Bali has been the spiritual home of the digital nomad movement for over a decade, and for good reason. You get a low cost of living, a deep community, fast internet, world-class surf, and a culture that is genuinely unlike anywhere else in Southeast Asia. Canggu and Ubud alone support thousands of remote workers at any given moment.
But 2026 is a turning point. Indonesia has decided it wants quality long-term visitors on the correct visas, not a rotating crowd working quietly on tourist stamps. That makes this the most important year in a while to understand the rules before you book. Get them right and Bali is as good as it has ever been. Get them wrong and you risk deportation and a multi-year ban. So we start with visas.
Here is the honest state of play as of mid-2026. Indonesia has both created clearer legal pathways for nomads and dramatically increased enforcement against people using the wrong ones.

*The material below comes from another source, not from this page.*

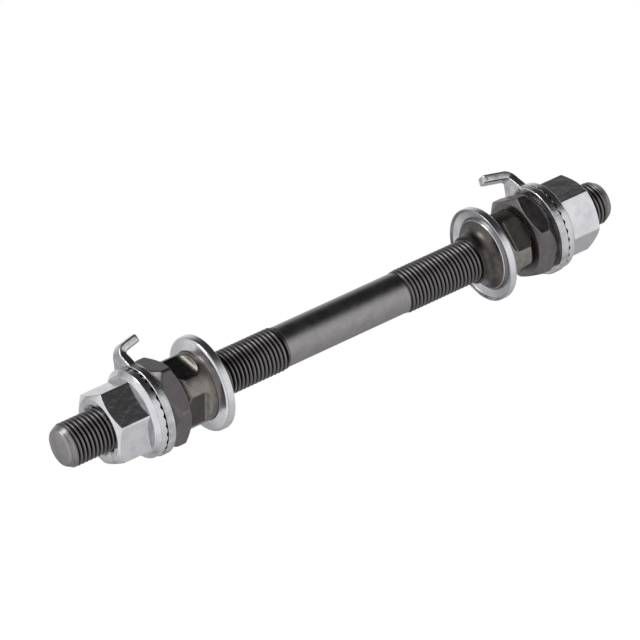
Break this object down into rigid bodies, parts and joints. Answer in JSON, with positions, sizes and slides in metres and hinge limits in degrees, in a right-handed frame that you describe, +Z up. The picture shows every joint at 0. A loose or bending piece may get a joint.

The Visa on Arrival (VoA) gives you 30 days, extendable once for another 30, so 60 days maximum, for around $35. If you need longer, the C1 Visit Visa (formerly the B211A) gives 60 days and can be extended twice, up to 180 days total without leaving, usually $150 to $300 through an agent. Both are strictly for tourism and personal visits. Neither permits work, commercial activity, or content creation for any benefit.
This is the legal long-stay route for remote workers. It grants up to one year of residency and is renewable. The catch is the requirements: you must show proof of at least $60,000 USD in annual income, and your work must be for companies or clients based outside Indonesia. You cannot earn from local Indonesian businesses on it. If you work remotely for overseas clients and clear the income bar, this is your visa.
Indonesia created the C5A Social Media Content Creator Visa specifically for influencers and creators doing short-term commercial work. It allows 60 days plus two 60-day extensions, up to 180 days total. If your income depends on producing content in Bali, this is the compliant path rather than a tourist stamp.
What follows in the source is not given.